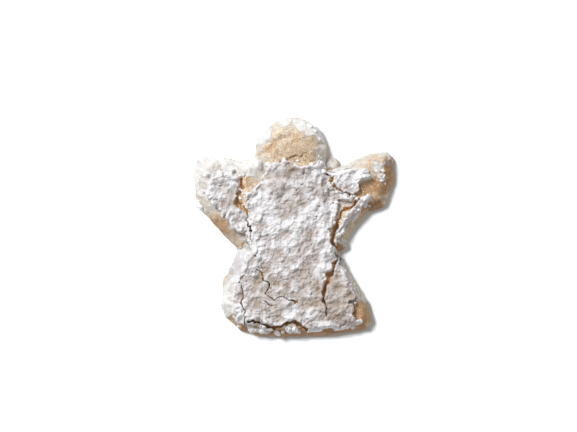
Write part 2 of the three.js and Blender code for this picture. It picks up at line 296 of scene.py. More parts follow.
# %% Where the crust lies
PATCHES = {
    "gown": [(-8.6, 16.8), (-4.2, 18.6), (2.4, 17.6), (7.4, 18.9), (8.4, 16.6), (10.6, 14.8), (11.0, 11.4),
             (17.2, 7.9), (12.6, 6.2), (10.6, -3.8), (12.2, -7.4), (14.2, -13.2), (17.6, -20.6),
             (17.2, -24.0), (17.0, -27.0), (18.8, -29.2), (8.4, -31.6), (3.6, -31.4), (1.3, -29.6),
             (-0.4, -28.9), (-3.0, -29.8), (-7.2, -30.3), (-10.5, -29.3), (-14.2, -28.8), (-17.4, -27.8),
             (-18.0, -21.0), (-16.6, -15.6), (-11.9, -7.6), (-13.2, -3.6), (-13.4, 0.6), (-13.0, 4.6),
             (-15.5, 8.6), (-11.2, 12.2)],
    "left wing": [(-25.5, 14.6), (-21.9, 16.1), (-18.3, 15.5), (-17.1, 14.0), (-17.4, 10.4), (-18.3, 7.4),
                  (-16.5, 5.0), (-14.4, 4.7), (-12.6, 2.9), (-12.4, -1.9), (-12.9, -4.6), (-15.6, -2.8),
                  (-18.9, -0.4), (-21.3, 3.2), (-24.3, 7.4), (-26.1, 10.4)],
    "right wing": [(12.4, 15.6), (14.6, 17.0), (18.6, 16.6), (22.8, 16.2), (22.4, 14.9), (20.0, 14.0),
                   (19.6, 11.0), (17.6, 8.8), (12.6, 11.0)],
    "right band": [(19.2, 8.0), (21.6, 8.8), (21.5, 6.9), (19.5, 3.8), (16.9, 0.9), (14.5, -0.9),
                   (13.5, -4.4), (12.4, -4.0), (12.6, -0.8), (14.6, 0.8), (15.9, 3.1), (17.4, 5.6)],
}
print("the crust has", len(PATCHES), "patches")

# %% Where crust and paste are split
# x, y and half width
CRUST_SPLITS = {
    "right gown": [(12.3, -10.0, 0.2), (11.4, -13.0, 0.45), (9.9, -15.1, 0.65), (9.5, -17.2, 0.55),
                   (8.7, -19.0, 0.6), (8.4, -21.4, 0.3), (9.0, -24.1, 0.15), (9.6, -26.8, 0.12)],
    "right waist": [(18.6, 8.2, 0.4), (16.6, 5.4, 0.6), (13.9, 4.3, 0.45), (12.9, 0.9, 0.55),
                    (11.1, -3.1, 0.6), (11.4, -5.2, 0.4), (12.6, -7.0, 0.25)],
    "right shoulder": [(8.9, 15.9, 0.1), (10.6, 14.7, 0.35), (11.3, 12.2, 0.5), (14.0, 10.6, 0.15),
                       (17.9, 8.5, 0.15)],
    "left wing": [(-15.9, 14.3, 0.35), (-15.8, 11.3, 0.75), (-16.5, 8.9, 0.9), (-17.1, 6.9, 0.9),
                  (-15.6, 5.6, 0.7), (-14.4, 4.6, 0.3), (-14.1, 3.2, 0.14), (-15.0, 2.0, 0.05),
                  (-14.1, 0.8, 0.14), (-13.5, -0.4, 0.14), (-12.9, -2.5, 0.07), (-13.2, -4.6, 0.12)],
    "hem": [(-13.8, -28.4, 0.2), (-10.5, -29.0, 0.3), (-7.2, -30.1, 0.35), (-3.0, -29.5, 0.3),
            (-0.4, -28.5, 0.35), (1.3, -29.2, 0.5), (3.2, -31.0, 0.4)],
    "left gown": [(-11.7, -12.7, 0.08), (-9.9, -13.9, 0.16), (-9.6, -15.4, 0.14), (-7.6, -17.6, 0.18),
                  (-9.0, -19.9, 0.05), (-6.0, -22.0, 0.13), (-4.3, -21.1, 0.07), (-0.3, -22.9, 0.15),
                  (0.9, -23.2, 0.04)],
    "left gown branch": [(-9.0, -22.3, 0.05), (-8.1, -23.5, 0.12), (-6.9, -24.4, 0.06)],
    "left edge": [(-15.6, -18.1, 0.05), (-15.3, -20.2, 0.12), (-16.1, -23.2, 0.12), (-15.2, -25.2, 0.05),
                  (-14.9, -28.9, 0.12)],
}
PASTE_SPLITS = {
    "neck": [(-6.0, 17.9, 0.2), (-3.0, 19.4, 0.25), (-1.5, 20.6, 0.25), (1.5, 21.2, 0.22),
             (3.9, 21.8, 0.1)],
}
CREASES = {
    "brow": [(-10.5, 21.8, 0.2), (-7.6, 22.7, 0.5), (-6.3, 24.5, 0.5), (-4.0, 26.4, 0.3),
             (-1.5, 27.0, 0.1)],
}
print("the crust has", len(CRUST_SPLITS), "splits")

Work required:
Extract all the material, leaving every line as it is.

The solution:
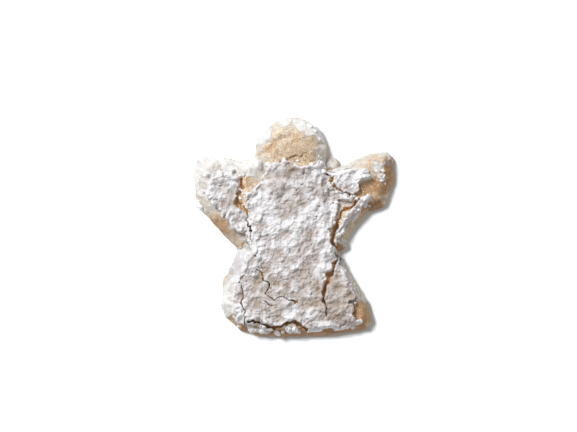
Write part 2 of the three.js and Blender code for this picture. It picks up at line 296 of scene.py. More parts follow.
# %% Where the crust lies
PATCHES = {
    "gown": [(-8.6, 16.8), (-4.2, 18.6), (2.4, 17.6), (7.4, 18.9), (8.4, 16.6), (10.6, 14.8), (11.0, 11.4),
             (17.2, 7.9), (12.6, 6.2), (10.6, -3.8), (12.2, -7.4), (14.2, -13.2), (17.6, -20.6),
             (17.2, -24.0), (17.0, -27.0), (18.8, -29.2), (8.4, -31.6), (3.6, -31.4), (1.3, -29.6),
             (-0.4, -28.9), (-3.0, -29.8), (-7.2, -30.3), (-10.5, -29.3), (-14.2, -28.8), (-17.4, -27.8),
             (-18.0, -21.0), (-16.6, -15.6), (-11.9, -7.6), (-13.2, -3.6), (-13.4, 0.6), (-13.0, 4.6),
             (-15.5, 8.6), (-11.2, 12.2)],
    "left wing": [(-25.5, 14.6), (-21.9, 16.1), (-18.3, 15.5), (-17.1, 14.0), (-17.4, 10.4), (-18.3, 7.4),
                  (-16.5, 5.0), (-14.4, 4.7), (-12.6, 2.9), (-12.4, -1.9), (-12.9, -4.6), (-15.6, -2.8),
                  (-18.9, -0.4), (-21.3, 3.2), (-24.3, 7.4), (-26.1, 10.4)],
    "right wing": [(12.4, 15.6), (14.6, 17.0), (18.6, 16.6), (22.8, 16.2), (22.4, 14.9), (20.0, 14.0),
                   (19.6, 11.0), (17.6, 8.8), (12.6, 11.0)],
    "right band": [(19.2, 8.0), (21.6, 8.8), (21.5, 6.9), (19.5, 3.8), (16.9, 0.9), (14.5, -0.9),
                   (13.5, -4.4), (12.4, -4.0), (12.6, -0.8), (14.6, 0.8), (15.9, 3.1), (17.4, 5.6)],
}
print("the crust has", len(PATCHES), "patches")

# %% Where crust and paste are split
# x, y and half width
CRUST_SPLITS = {
    "right gown": [(12.3, -10.0, 0.2), (11.4, -13.0, 0.45), (9.9, -15.1, 0.65), (9.5, -17.2, 0.55),
                   (8.7, -19.0, 0.6), (8.4, -21.4, 0.3), (9.0, -24.1, 0.15), (9.6, -26.8, 0.12)],
    "right waist": [(18.6, 8.2, 0.4), (16.6, 5.4, 0.6), (13.9, 4.3, 0.45), (12.9, 0.9, 0.55),
                    (11.1, -3.1, 0.6), (11.4, -5.2, 0.4), (12.6, -7.0, 0.25)],
    "right shoulder": [(8.9, 15.9, 0.1), (10.6, 14.7, 0.35), (11.3, 12.2, 0.5), (14.0, 10.6, 0.15),
                       (17.9, 8.5, 0.15)],
    "left wing": [(-15.9, 14.3, 0.35), (-15.8, 11.3, 0.75), (-16.5, 8.9, 0.9), (-17.1, 6.9, 0.9),
                  (-15.6, 5.6, 0.7), (-14.4, 4.6, 0.3), (-14.1, 3.2, 0.14), (-15.0, 2.0, 0.05),
                  (-14.1, 0.8, 0.14), (-13.5, -0.4, 0.14), (-12.9, -2.5, 0.07), (-13.2, -4.6, 0.12)],
    "hem": [(-13.8, -28.4, 0.2), (-10.5, -29.0, 0.3), (-7.2, -30.1, 0.35), (-3.0, -29.5, 0.3),
            (-0.4, -28.5, 0.35), (1.3, -29.2, 0.5), (3.2, -31.0, 0.4)],
    "left gown": [(-11.7, -12.7, 0.08), (-9.9, -13.9, 0.16), (-9.6, -15.4, 0.14), (-7.6, -17.6, 0.18),
                  (-9.0, -19.9, 0.05), (-6.0, -22.0, 0.13), (-4.3, -21.1, 0.07), (-0.3, -22.9, 0.15),
                  (0.9, -23.2, 0.04)],
    "left gown branch": [(-9.0, -22.3, 0.05), (-8.1, -23.5, 0.12), (-6.9, -24.4, 0.06)],
    "left edge": [(-15.6, -18.1, 0.05), (-15.3, -20.2, 0.12), (-16.1, -23.2, 0.12), (-15.2, -25.2, 0.05),
                  (-14.9, -28.9, 0.12)],
}
PASTE_SPLITS = {
    "neck": [(-6.0, 17.9, 0.2), (-3.0, 19.4, 0.25), (-1.5, 20.6, 0.25), (1.5, 21.2, 0.22),
             (3.9, 21.8, 0.1)],
}
CREASES = {
    "brow": [(-10.5, 21.8, 0.2), (-7.6, 22.7, 0.5), (-6.3, 24.5, 0.5), (-4.0, 26.4, 0.3),
             (-1.5, 27.0, 0.1)],
}
print("the crust has", len(CRUST_SPLITS), "splits")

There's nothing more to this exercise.